↓↓↓

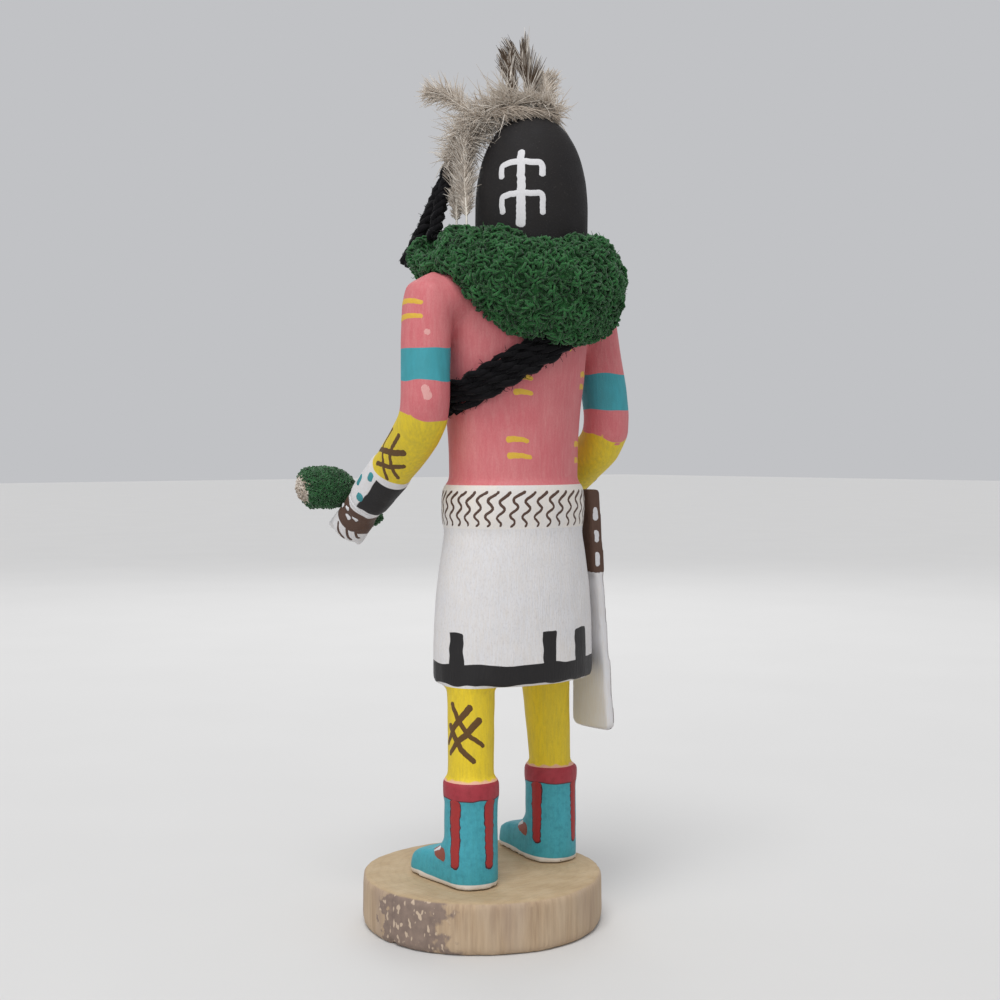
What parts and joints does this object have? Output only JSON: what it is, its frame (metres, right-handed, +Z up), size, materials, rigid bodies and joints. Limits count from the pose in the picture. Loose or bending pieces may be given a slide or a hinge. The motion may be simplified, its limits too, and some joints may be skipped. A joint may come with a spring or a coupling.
{
  "type": "kachina doll",
  "caption": "Carved and painted wooden figure with a domed mask, yarn collar, yarn bandolier, kilt, sash panel and boots, standing on a round slice of wood.",
  "frame": {"origin": "centre of the underside of the wood slice", "axes": "+Z up, the doll's body faces -Y, its left side is +X; the mask alone is turned 50 degrees to the doll's right"},
  "size_m": [0.0904, 0.0871, 0.2664],
  "materials": {
    "sawn_wood": "bare sawn end grain on top, debarked and lightly stained side",
    "painted_wood": "matte hand-brushed acrylic: pink body, white kilt and belt, black mask, yellow legs and forearms, turquoise boots",
    "painted_panel": "matte white paint, brown at the top with white marks",
    "green_yarn": "curly looped wool",
    "black_yarn": "soft twisted yarn",
    "green_fuzz": "short fuzzy fibres with a beige core",
    "feather_down": "brown-barred and grey-beige down"
  },
  "bodies": {
    "root": {"base_slice": "sawn_wood", "carved_figure": "painted_wood", "hip_sash": "painted_panel", "yarn_ruff": "green_yarn", "bandolier": "black_yarn", "hair_strand_long": "black_yarn", "hair_strand_short": "black_yarn", "green_sprig": "green_fuzz", "crown_tuft": "feather_down", "crown_feather_1": "feather_down", "crown_feather_2": "feather_down", "crown_feather_3": "feather_down", "crown_feather_4": "feather_down", "side_feather_1": "feather_down", "side_feather_2": "feather_down"}
  },
  "joints": []
}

↑↑↑

**What is being asked:**
Please repeat the listing above in full and exactly.

**Result:**
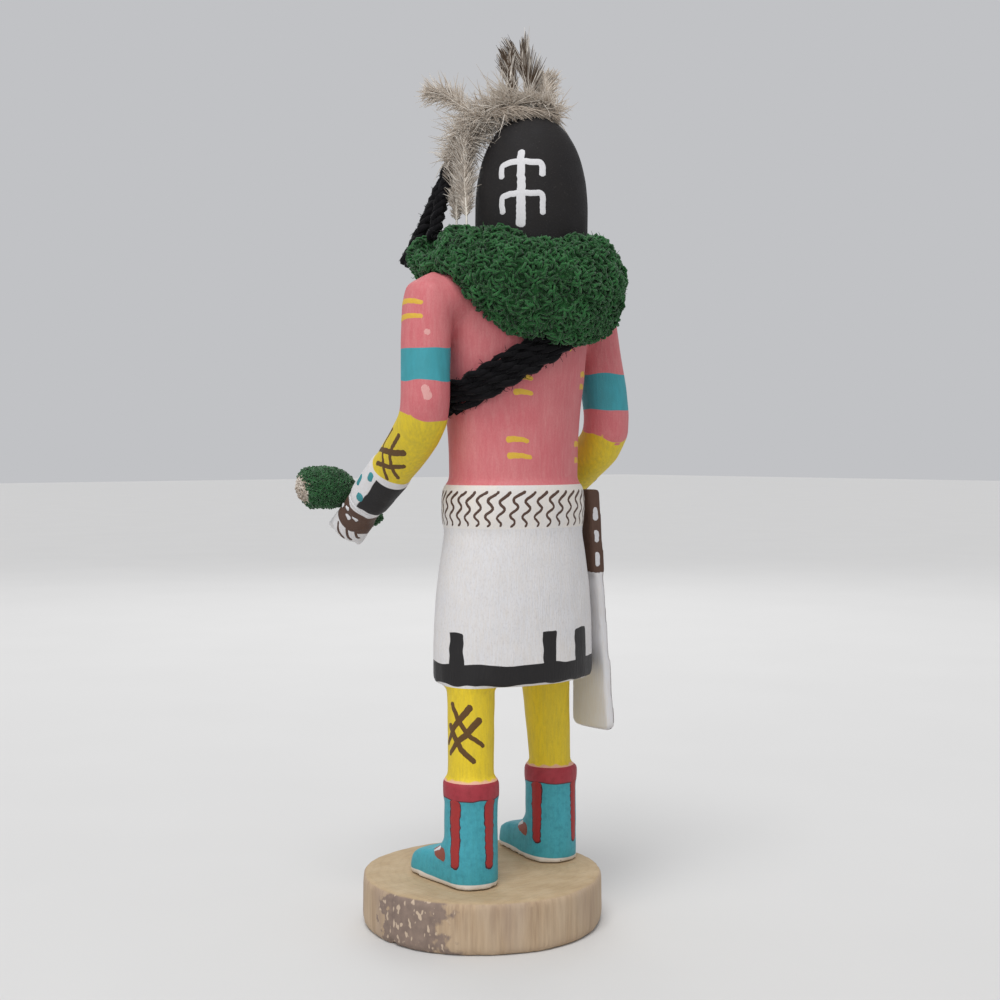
What parts and joints does this object have? Output only JSON: what it is, its frame (metres, right-handed, +Z up), size, materials, rigid bodies and joints. Limits count from the pose in the picture. Loose or bending pieces may be given a slide or a hinge. The motion may be simplified, its limits too, and some joints may be skipped. A joint may come with a spring or a coupling.
{
  "type": "kachina doll",
  "caption": "Carved and painted wooden figure with a domed mask, yarn collar, yarn bandolier, kilt, sash panel and boots, standing on a round slice of wood.",
  "frame": {"origin": "centre of the underside of the wood slice", "axes": "+Z up, the doll's body faces -Y, its left side is +X; the mask alone is turned 50 degrees to the doll's right"},
  "size_m": [0.0904, 0.0871, 0.2664],
  "materials": {
    "sawn_wood": "bare sawn end grain on top, debarked and lightly stained side",
    "painted_wood": "matte hand-brushed acrylic: pink body, white kilt and belt, black mask, yellow legs and forearms, turquoise boots",
    "painted_panel": "matte white paint, brown at the top with white marks",
    "green_yarn": "curly looped wool",
    "black_yarn": "soft twisted yarn",
    "green_fuzz": "short fuzzy fibres with a beige core",
    "feather_down": "brown-barred and grey-beige down"
  },
  "bodies": {
    "root": {"base_slice": "sawn_wood", "carved_figure": "painted_wood", "hip_sash": "painted_panel", "yarn_ruff": "green_yarn", "bandolier": "black_yarn", "hair_strand_long": "black_yarn", "hair_strand_short": "black_yarn", "green_sprig": "green_fuzz", "crown_tuft": "feather_down", "crown_feather_1": "feather_down", "crown_feather_2": "feather_down", "crown_feather_3": "feather_down", "crown_feather_4": "feather_down", "side_feather_1": "feather_down", "side_feather_2": "feather_down"}
  },
  "joints": []
}